Write out the full listing again, exactly as it stands.

• AVAILABLE DATA
..............................
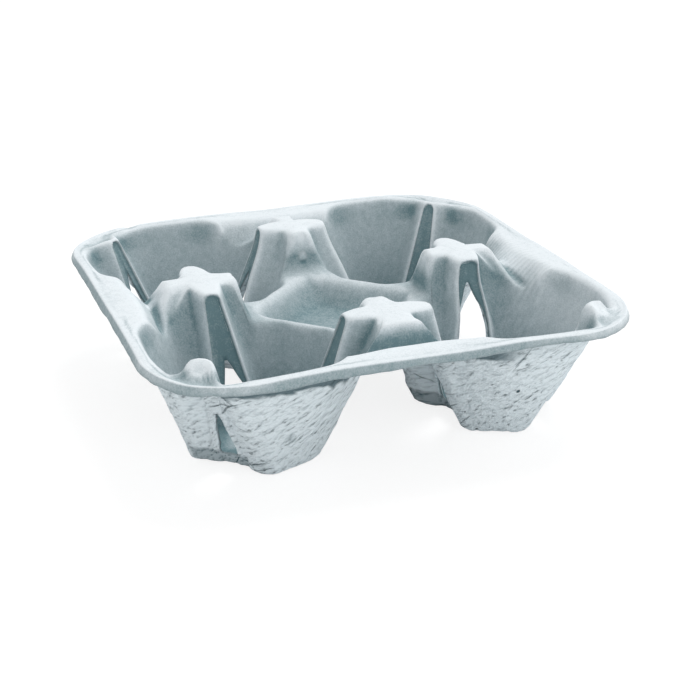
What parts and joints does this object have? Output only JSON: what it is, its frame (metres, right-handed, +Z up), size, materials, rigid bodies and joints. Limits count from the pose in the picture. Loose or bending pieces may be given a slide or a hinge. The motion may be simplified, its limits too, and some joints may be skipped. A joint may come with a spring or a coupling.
{
  "type": "cardboard cup carrier",
  "caption": "Square moulded-pulp tray that carries drink cups in drawn wells, with star-topped towers between them and a bowl in the middle.",
  "frame": {"origin": "middle of the footprint, on the table that the feet rest on", "axes": "+Z up from the feet to the rim; X and Y each run through two towers, square to the sides"},
  "size_m": [0.2192, 0.2192, 0.0599],
  "materials": {
    "pulp": "dull moulded paper pulp, smoother above than below"
  },
  "bodies": {
    "root": {"cup_carrier": "pulp"}
  },
  "joints": []
}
..............................
• COMPLETE RESPONSE
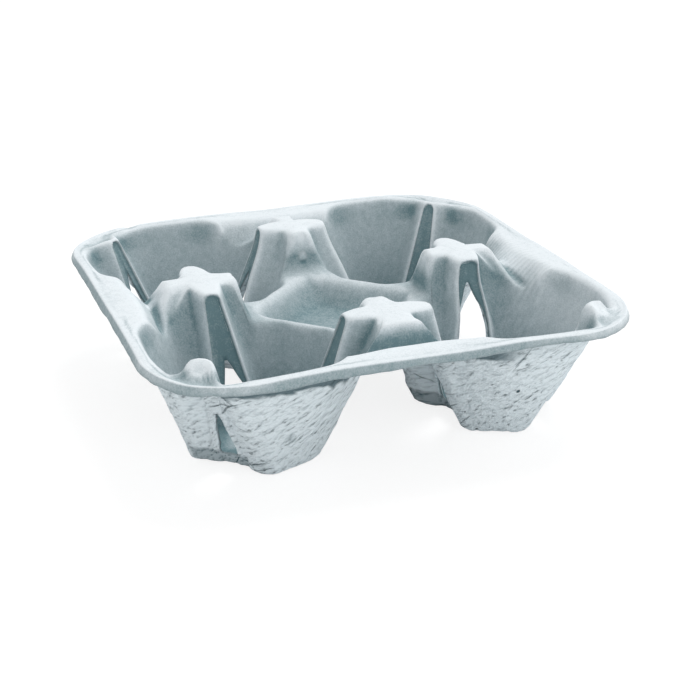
What parts and joints does this object have? Output only JSON: what it is, its frame (metres, right-handed, +Z up), size, materials, rigid bodies and joints. Limits count from the pose in the picture. Loose or bending pieces may be given a slide or a hinge. The motion may be simplified, its limits too, and some joints may be skipped. A joint may come with a spring or a coupling.
{
  "type": "cardboard cup carrier",
  "caption": "Square moulded-pulp tray that carries drink cups in drawn wells, with star-topped towers between them and a bowl in the middle.",
  "frame": {"origin": "middle of the footprint, on the table that the feet rest on", "axes": "+Z up from the feet to the rim; X and Y each run through two towers, square to the sides"},
  "size_m": [0.2192, 0.2192, 0.0599],
  "materials": {
    "pulp": "dull moulded paper pulp, smoother above than below"
  },
  "bodies": {
    "root": {"cup_carrier": "pulp"}
  },
  "joints": []
}